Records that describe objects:
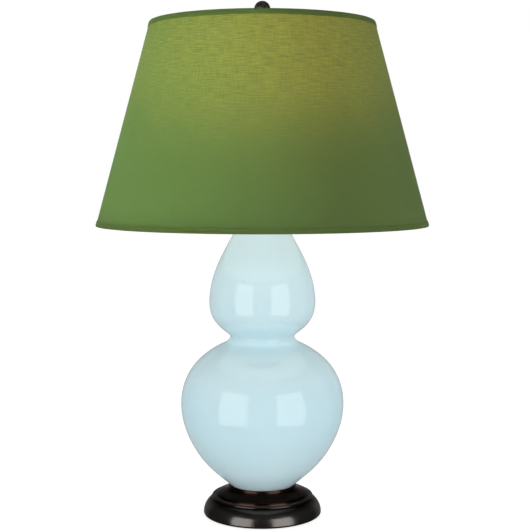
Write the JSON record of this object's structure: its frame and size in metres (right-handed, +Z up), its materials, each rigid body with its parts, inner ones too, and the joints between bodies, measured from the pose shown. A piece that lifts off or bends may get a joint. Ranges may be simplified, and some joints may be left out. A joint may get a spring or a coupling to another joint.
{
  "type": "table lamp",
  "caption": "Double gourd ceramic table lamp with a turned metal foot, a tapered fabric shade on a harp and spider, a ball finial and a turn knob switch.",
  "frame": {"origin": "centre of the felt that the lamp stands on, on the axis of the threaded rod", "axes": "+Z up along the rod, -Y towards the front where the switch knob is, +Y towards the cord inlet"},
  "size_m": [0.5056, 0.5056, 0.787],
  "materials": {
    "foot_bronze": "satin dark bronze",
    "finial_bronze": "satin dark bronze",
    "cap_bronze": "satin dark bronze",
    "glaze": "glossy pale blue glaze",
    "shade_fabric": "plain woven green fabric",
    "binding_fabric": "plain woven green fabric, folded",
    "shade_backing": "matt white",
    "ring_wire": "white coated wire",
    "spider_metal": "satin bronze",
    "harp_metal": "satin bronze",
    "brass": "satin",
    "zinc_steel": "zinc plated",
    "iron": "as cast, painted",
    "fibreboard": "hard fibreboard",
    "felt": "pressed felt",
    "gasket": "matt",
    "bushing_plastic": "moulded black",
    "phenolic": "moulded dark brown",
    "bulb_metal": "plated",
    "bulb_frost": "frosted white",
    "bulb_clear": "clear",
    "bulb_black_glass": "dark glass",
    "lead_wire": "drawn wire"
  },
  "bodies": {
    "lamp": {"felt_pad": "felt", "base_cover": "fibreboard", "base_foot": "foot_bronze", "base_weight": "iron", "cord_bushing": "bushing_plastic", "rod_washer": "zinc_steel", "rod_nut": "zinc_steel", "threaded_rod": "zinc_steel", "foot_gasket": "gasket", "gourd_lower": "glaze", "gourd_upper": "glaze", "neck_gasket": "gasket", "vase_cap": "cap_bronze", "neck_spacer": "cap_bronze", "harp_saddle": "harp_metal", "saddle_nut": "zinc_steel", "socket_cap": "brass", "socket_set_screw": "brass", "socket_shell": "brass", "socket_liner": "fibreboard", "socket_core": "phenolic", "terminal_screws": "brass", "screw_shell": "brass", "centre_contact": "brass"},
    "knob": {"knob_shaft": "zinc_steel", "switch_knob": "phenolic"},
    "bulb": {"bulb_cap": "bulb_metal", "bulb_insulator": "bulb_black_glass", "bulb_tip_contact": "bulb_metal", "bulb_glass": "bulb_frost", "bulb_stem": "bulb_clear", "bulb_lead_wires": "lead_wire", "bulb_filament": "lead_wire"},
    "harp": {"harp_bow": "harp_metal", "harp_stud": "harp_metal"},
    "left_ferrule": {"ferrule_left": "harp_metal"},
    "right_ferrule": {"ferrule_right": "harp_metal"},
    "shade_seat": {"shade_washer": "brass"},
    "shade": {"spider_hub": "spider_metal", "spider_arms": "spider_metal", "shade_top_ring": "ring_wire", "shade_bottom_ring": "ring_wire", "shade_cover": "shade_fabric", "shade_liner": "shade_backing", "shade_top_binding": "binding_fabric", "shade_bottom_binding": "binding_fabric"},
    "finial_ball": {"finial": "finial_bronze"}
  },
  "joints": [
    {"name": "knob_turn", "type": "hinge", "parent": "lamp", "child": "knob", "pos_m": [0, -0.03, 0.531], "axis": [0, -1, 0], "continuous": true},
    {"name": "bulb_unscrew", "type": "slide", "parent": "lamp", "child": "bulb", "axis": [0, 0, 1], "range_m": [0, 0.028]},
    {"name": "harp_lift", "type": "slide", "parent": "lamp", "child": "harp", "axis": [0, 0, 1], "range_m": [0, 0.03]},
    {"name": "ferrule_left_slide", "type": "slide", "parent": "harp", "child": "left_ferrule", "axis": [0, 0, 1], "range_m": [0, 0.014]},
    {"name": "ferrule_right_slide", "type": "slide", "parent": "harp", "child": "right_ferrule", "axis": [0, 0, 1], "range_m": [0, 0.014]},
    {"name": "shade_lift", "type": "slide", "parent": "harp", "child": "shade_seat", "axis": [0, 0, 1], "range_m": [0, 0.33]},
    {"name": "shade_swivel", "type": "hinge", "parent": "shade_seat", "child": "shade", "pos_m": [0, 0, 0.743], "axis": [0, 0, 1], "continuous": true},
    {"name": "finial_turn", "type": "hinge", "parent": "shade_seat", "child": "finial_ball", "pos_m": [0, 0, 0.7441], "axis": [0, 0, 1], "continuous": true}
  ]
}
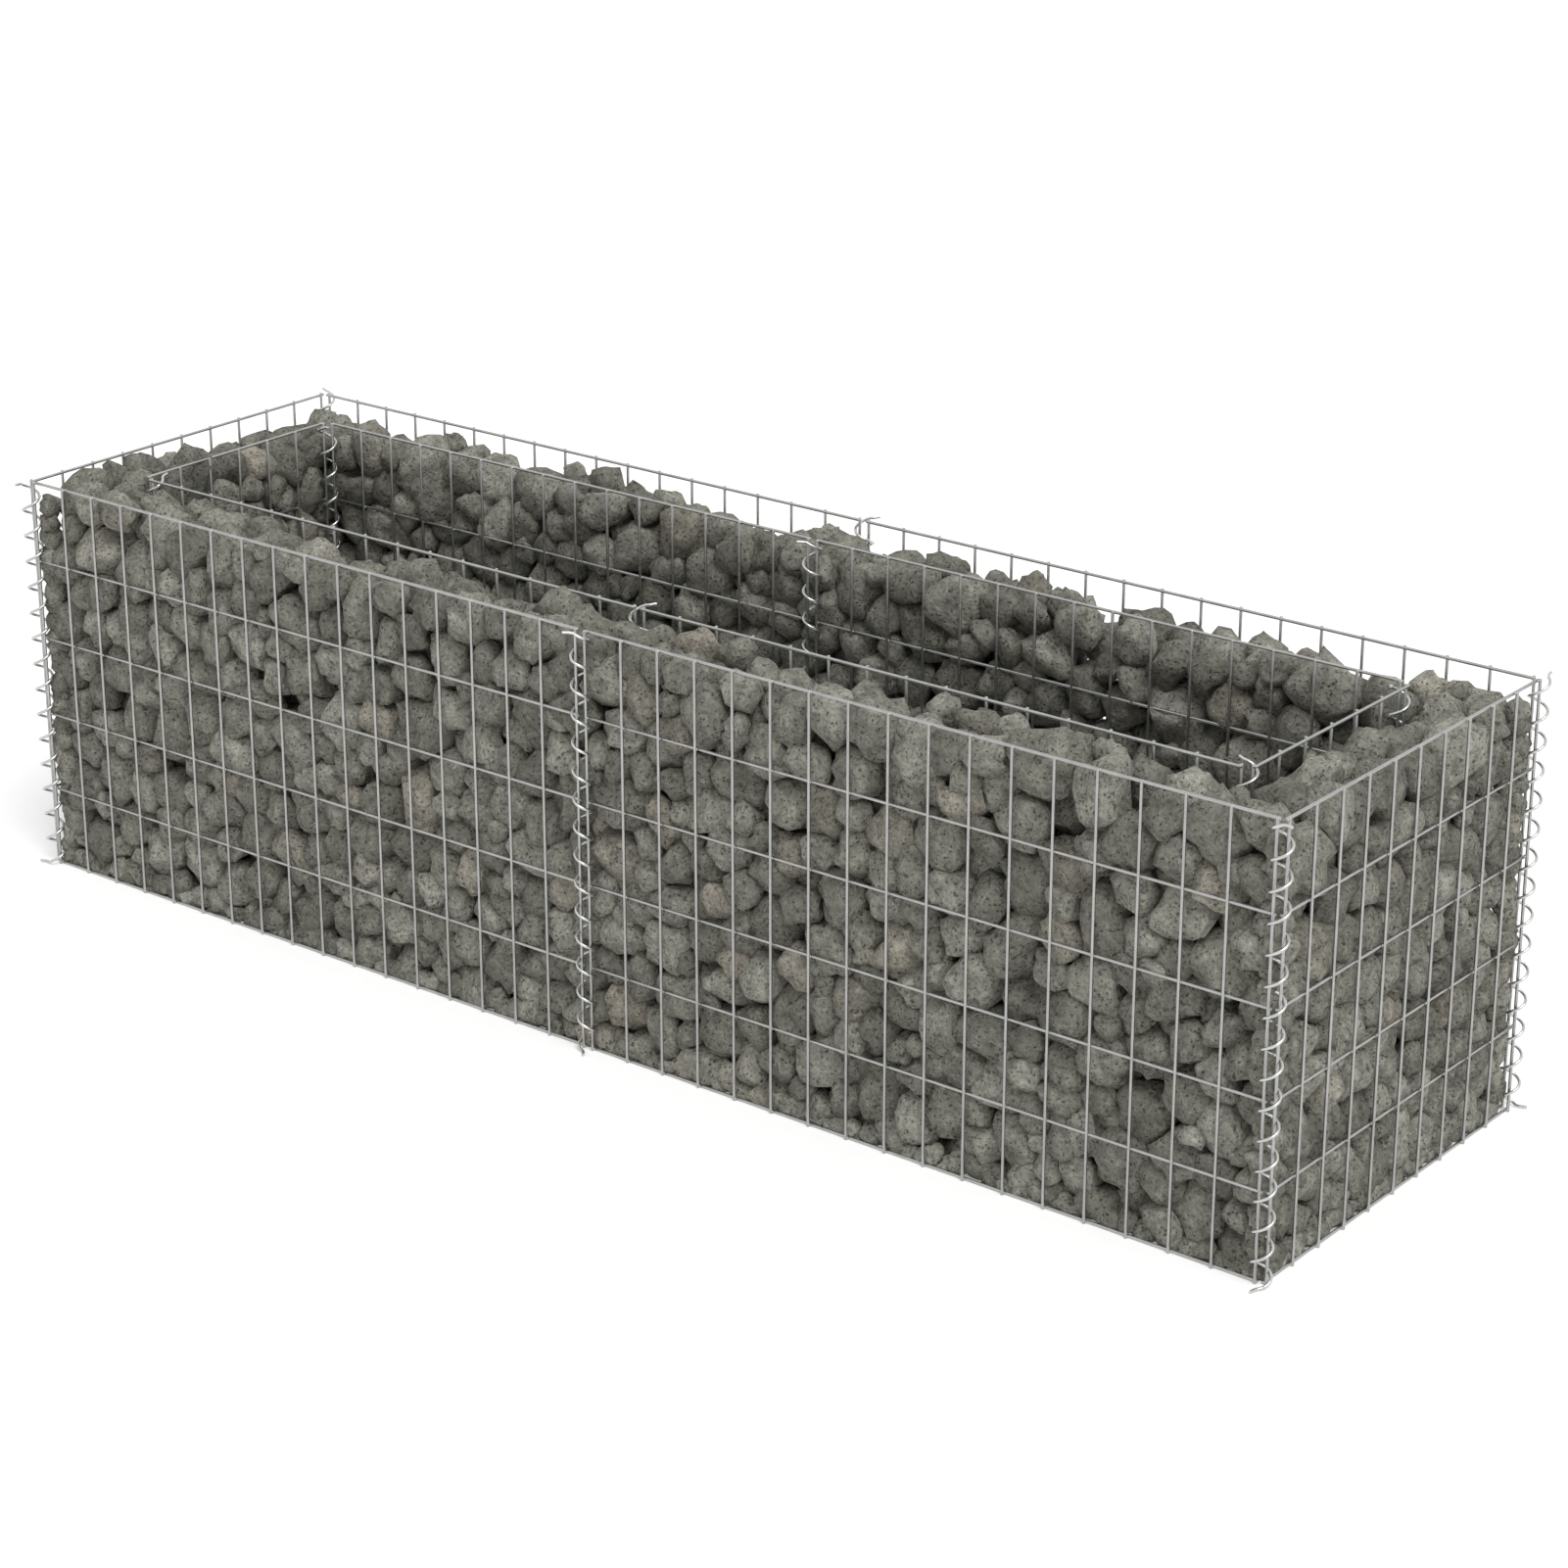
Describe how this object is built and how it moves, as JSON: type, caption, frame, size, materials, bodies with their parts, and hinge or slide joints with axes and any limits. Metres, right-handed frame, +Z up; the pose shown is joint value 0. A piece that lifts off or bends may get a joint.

__THE REQUEST__.
Say how many lines of the data include the word "bodies". Respond with the number alone.

__RESPONSE__.
3